Recently home as part of this year's Future Music Festival, Cut Copy are returning again to make the most of a seven-day gap in their world tour schedule, playing their first Australian headline shows since winning an ARIA Award for 2011 album, Zonoscope. Hoey says the band want to reward fans for their patience and continuing support, and will unleash the complete sensorial experience with Cut Copy's biggest production yet.

“We're bringing all the video and lighting stuff with us that we've got going on with this current tour; it's really exciting and really cool – it's kind of 'epic',” he chuckles. “We're bringing the whole show back to Australia, which will be fun because we didn't really get to do that on Future or Golden Plains.

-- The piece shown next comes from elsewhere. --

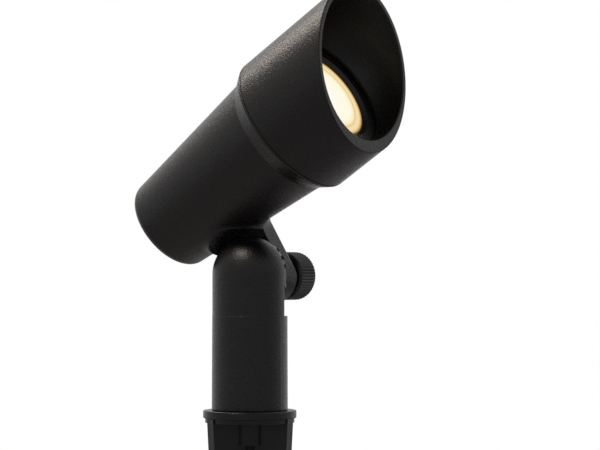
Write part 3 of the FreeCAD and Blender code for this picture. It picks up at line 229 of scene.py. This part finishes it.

A lot of the video stuff that we did in the lead-up to the record has somehow been implemented into the live show.

“It's very much about capturing this almost ethereal, spiritual experience, this idea of people coming together, and I think the show really emphasises that even further. And it's been cool doing these shows and seeing the way people have been reacting to it. Maybe it has made them see the record in a new light? But it's very much taking the concept of the record and making it a bit more immediate for people.”

And in direct correlation with the transcending appeal of Free Your Mind, Cut Copy are having more fun on stage than ever before. “Five minutes before we go on stage [and] we're absolutely exhausted because we've travelled across all these different countries and cities for weeks and weeks and then as soon as you walk on stage and see the crowd and see how they're reacting it totally resets the clock for you and we very much feed off that. Then when we come off stage we just curl up in a ball on the floor.

“But that's one thing, wherever we go all around the world, people always say they have a lot of fun at our shows, and sometimes we'll go to cities and people will tell us they never see a crowd move like that or engage with a band like that. That's exactly what we want to do, that's exactly what we want to hear when we go somewhere.”